• Written request: Scan the entries below. List each line with "caption".
:::::
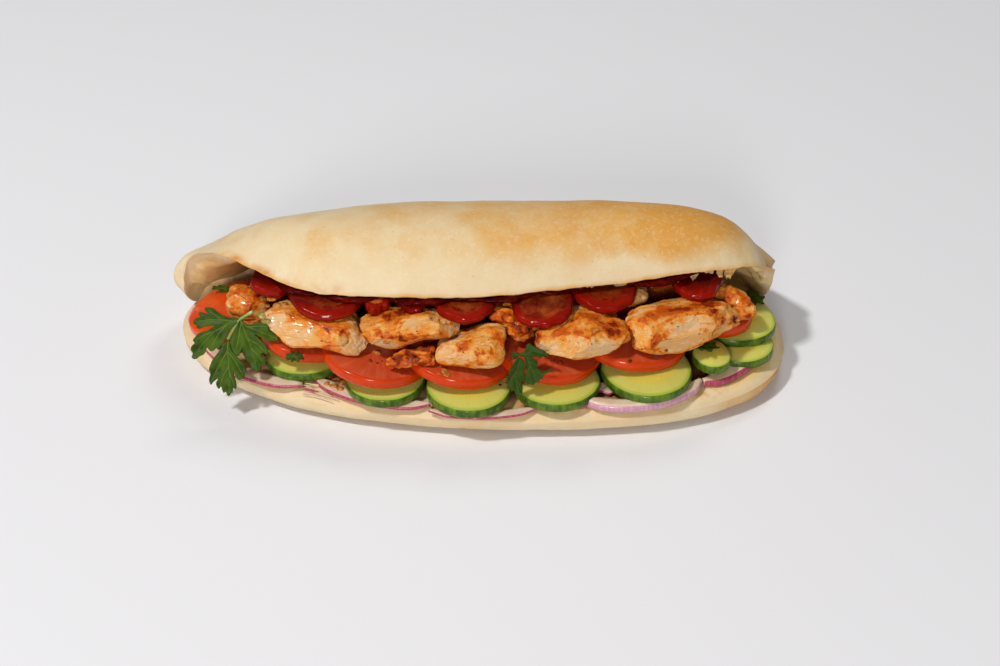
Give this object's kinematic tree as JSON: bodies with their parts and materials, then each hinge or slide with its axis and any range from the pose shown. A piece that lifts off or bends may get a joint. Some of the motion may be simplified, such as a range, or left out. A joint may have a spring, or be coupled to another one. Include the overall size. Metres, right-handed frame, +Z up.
{
  "type": "filled flatbread sandwich",
  "caption": "Long oval flatbread folded open along its front, filled with red onion, cucumber, tomato, grilled chicken and parsley.",
  "frame": {"origin": "the middle of the flat underside that the loaf rests on, near the middle of its length and width", "axes": "+Z up, X along the loaf, the open side with the filling towards -Y, the hinged back towards +Y"},
  "size_m": [0.2733, 0.1472, 0.0717],
  "materials": {
    "bread": "baked, pale cream crust with golden patches, matte",
    "red_onion": "moist, white to lilac flesh with purple skin edges",
    "cucumber": "moist, pale yellow-green flesh and dark green skin",
    "tomato": "wet, red flesh and skin",
    "sauced_tomato": "wet, dark red slices in a clear red sauce",
    "grilled_chicken": "juicy, pale meat with orange seasoning and brown sear",
    "parsley": "fresh dark green leaves with paler stems"
  },
  "bodies": {
    "root": {"bread": "bread", "chicken_1": "grilled_chicken", "chicken_10": "grilled_chicken", "chicken_11": "grilled_chicken", "chicken_2": "grilled_chicken", "chicken_3": "grilled_chicken", "chicken_4": "grilled_chicken", "chicken_5": "grilled_chicken", "chicken_6": "grilled_chicken", "chicken_7": "grilled_chicken", "chicken_8": "grilled_chicken", "chicken_9": "grilled_chicken", "chicken_bed": "grilled_chicken", "cucumber_1": "cucumber", "cucumber_2": "cucumber", "cucumber_3": "cucumber", "cucumber_4": "cucumber", "cucumber_5": "cucumber", "cucumber_6": "cucumber", "cucumber_7": "cucumber", "cucumber_8": "cucumber", "onion_1": "red_onion", "onion_2": "red_onion", "onion_3": "red_onion", "onion_4": "red_onion", "onion_5": "red_onion", "onion_6": "red_onion", "onion_7": "red_onion", "onion_8": "red_onion", "parsley_1": "parsley", "parsley_2": "parsley", "parsley_3": "parsley", "parsley_4": "parsley", "parsley_5": "parsley", "parsley_6": "parsley", "tomato_1": "tomato", "tomato_2": "tomato", "tomato_3": "tomato", "tomato_4": "tomato", "tomato_5": "tomato", "tomato_6": "tomato", "tomato_7": "tomato", "upper_tomato_1": "sauced_tomato", "upper_tomato_10": "sauced_tomato", "upper_tomato_2": "sauced_tomato", "upper_tomato_3": "sauced_tomato", "upper_tomato_4": "sauced_tomato", "upper_tomato_5": "sauced_tomato", "upper_tomato_6": "sauced_tomato", "upper_tomato_7": "sauced_tomato", "upper_tomato_8": "sauced_tomato", "upper_tomato_9": "sauced_tomato"}
  },
  "joints": []
}
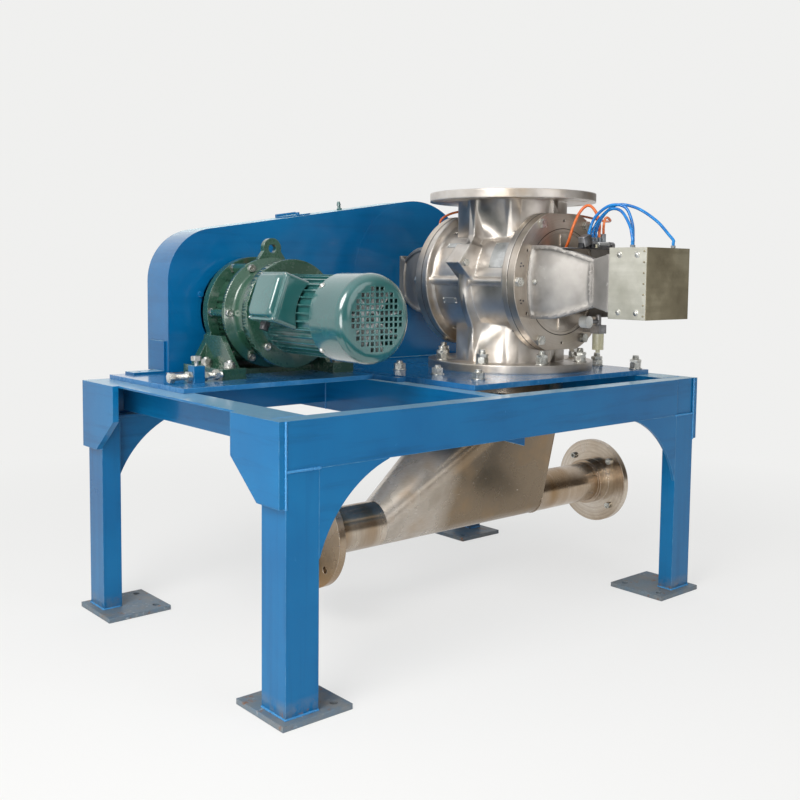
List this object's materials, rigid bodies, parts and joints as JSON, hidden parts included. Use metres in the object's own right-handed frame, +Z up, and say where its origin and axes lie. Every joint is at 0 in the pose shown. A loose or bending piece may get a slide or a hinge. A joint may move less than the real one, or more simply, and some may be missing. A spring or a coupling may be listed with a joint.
{
  "type": "rotary airlock valve",
  "caption": "Chain-driven rotary airlock valve with geared motor on a welded channel frame, dropping powder through a shoe into a flanged conveying pipe.",
  "frame": {"origin": "centre of the machine's footprint on the floor, under the middle of its bounding box", "axes": "+Z up, +X along the frame towards the valve end, +Y from the sensor box to the chain casing"},
  "size_m": [1.528, 1.057, 1.126],
  "materials": {
    "frame_paint": "gloss enamel with brush and weld texture",
    "stainless": "satin, bead blasted casting and polished sheet",
    "reducer_paint": "semi gloss",
    "motor_paint": "semi gloss hammered",
    "zinc": "zinc plated",
    "sheet_steel": "brushed sheet",
    "sheet_cover": "brushed sheet",
    "dark_steel": "machined and oiled",
    "shaft_steel": "ground",
    "seal_rubber": "matt",
    "black_plastic": "matt",
    "red_plastic": "gloss",
    "grey_plastic": "satin",
    "blue_tube": "gloss",
    "orange_tube": "gloss",
    "manifold_metal": "satin",
    "bowl_plastic": "translucent",
    "gauge": "polished"
  },
  "bodies": {
    "base": {"main_beams": "frame_paint", "side_rails": "frame_paint", "cross_beam": "frame_paint", "legs": "frame_paint", "feet": "frame_paint", "corner_plates": "frame_paint", "arch_gussets": "frame_paint", "motor_plate": "frame_paint", "valve_plate": "frame_paint", "plate_bolts": "zinc", "valve_body": "stainless", "end_covers": "stainless", "cover_bolts": "zinc", "outlet_studs": "zinc", "shaft_seals": "seal_rubber", "bearing_yokes": "stainless", "bearings": "dark_steel", "chain": "dark_steel", "guard_shell": "frame_paint", "guard_back": "frame_paint", "hatch_hinge": "frame_paint", "guard_breather": "grey_plastic", "guard_brackets": "frame_paint", "guard_screws": "frame_paint", "reducer_base": "reducer_paint", "reducer_case": "reducer_paint", "lifting_lug": "reducer_paint", "filler_plug": "red_plastic", "reducer_bolts": "zinc", "motor_housing": "motor_paint", "fan_cowl": "motor_paint", "terminal_box": "motor_paint", "terminal_cover": "motor_paint", "motor_screws": "zinc", "cable_gland": "black_plastic", "jack_block": "frame_paint", "drive_bolts": "zinc", "sensor_box": "sheet_steel", "box_cover": "sheet_cover", "box_screws": "zinc", "speed_sensor": "black_plastic", "air_manifold": "manifold_metal", "air_fittings": "grey_plastic", "blue_tubes": "blue_tube", "copper_tubes": "orange_tube", "air_regulator": "manifold_metal", "regulator_bowl": "bowl_plastic", "pressure_gauge": "gauge", "shoe": "stainless", "pipe_ends": "stainless", "pipe_flanges": "stainless"},
    "rotor_set": {"rotor": "stainless", "rotor_shaft": "shaft_steel", "speed_disc": "dark_steel", "driven_sprocket": "dark_steel"},
    "output_set": {"output_shaft": "shaft_steel", "drive_sprocket": "dark_steel"},
    "motor_set": {"motor_shaft": "shaft_steel", "fan": "black_plastic"},
    "hatch": {"guard_hatch": "frame_paint"}
  },
  "joints": [
    {"name": "rotor_spin", "type": "hinge", "parent": "base", "child": "rotor_set", "pos_m": [0.347, 0.0125, 0.874], "axis": [0, 1, 0], "continuous": true},
    {"name": "output_spin", "type": "hinge", "parent": "base", "child": "output_set", "pos_m": [-0.321, 0.4255, 0.785], "axis": [0, 1, 0], "continuous": true},
    {"name": "motor_spin", "type": "hinge", "parent": "base", "child": "motor_set", "pos_m": [-0.321, 0.0255, 0.785], "axis": [0, 1, 0], "continuous": true},
    {"name": "hatch_hinge", "type": "hinge", "parent": "base", "child": "hatch", "pos_m": [-0.11533, 0.5055, 1.06552], "axis": [-0.9882, 0, -0.153], "range_deg": [0, 105]}
  ],
  "couplings": [
    {"joint": "output_spin", "follows": "rotor_spin", "ratio": 3},
    {"joint": "motor_spin", "follows": "rotor_spin", "ratio": -51}
  ]
}
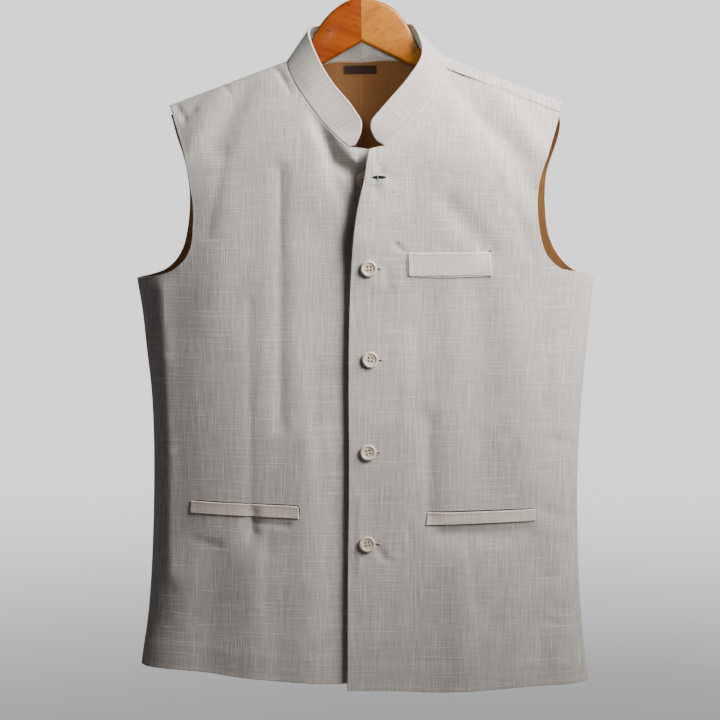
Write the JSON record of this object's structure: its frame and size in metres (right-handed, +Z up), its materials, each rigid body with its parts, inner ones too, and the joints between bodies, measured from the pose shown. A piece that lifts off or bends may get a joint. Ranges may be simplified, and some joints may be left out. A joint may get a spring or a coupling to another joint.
{
  "type": "waistcoat on a hanger",
  "caption": "Sleeveless band-collar waistcoat in slub linen, buttoned at the front with welt pockets, hanging flat on a wooden hanger with a wire hook.",
  "frame": {"origin": "where the rail touches the inner top of the hanger's hook", "axes": "+X to the wearer's left, -Y out of the garment's front, +Z up"},
  "size_m": [0.5135, 0.1183, 0.8456],
  "materials": {
    "linen": "matt slub weave",
    "welt_linen": "matt plain weave",
    "lining_satin": "soft satin",
    "label_cloth": "woven tape",
    "button_resin": "satin",
    "hanger_wood": "clear varnish",
    "hook_metal": "plated wire"
  },
  "bodies": {
    "root": {"front_left": "linen", "front_right": "linen", "back": "linen", "back_lining": "lining_satin", "collar": "linen", "chest_welt": "welt_linen", "pocket_welt_left": "welt_linen", "pocket_welt_right": "welt_linen", "label": "label_cloth", "button_1": "button_resin", "button_2": "button_resin", "button_3": "button_resin", "button_4": "button_resin", "button_5": "button_resin", "hanger_arm_left": "hanger_wood", "hanger_arm_right": "hanger_wood", "hanger_hook": "hook_metal"}
  },
  "joints": []
}
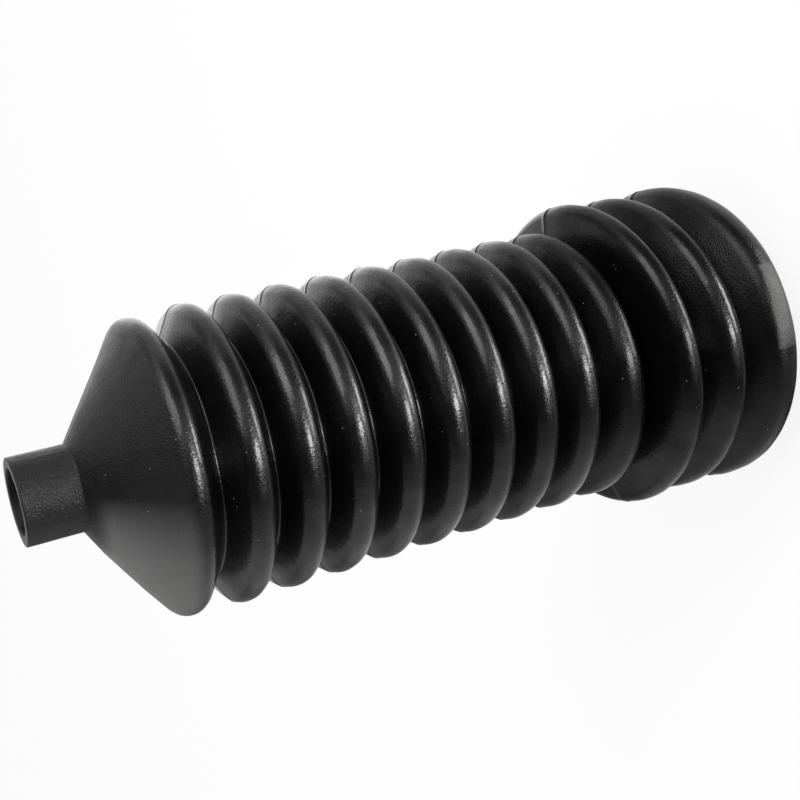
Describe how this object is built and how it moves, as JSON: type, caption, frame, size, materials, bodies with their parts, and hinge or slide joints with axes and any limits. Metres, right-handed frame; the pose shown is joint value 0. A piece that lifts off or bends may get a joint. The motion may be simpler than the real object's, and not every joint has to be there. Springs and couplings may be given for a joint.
{
  "type": "steering rack boot",
  "caption": "Moulded black rubber bellows that seals a steering rack's end: narrow tie rod cuff, cone, long run of small folds, wider folds and a collar for the rack housing.",
  "frame": {"origin": "centre of the large mouth's end face, where the boot stands", "axes": "+Z along the boot's axis, from the large mouth up to the small mouth; the shape is turned, so +X and +Y are alike"},
  "size_m": [0.0748, 0.0748, 0.1807],
  "materials": {
    "rubber": "semi-gloss"
  },
  "bodies": {
    "root": {"rack_boot": "rubber"}
  },
  "joints": []
}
:::::
• Result of the task:
  "caption": "Long oval flatbread folded open along its front, filled with red onion, cucumber, tomato, grilled chicken and parsley.",
  "caption": "Chain-driven rotary airlock valve with geared motor on a welded channel frame, dropping powder through a shoe into a flanged conveying pipe.",
  "caption": "Sleeveless band-collar waistcoat in slub linen, buttoned at the front with welt pockets, hanging flat on a wooden hanger with a wire hook.",
Describe how this object is built and how it moves, as JSON: type, caption, frame, size, materials, bodies with their parts, and hinge or slide joints with axes and any limits. Metres, right-handed frame; the pose shown is joint value 0. A piece that lifts off or bends may get a joint. The motion may be simpler than the real object's, and not every joint has to be there. Springs and couplings may be given for a joint.
  "caption": "Moulded black rubber bellows that seals a steering rack's end: narrow tie rod cuff, cone, long run of small folds, wider folds and a collar for the rack housing.",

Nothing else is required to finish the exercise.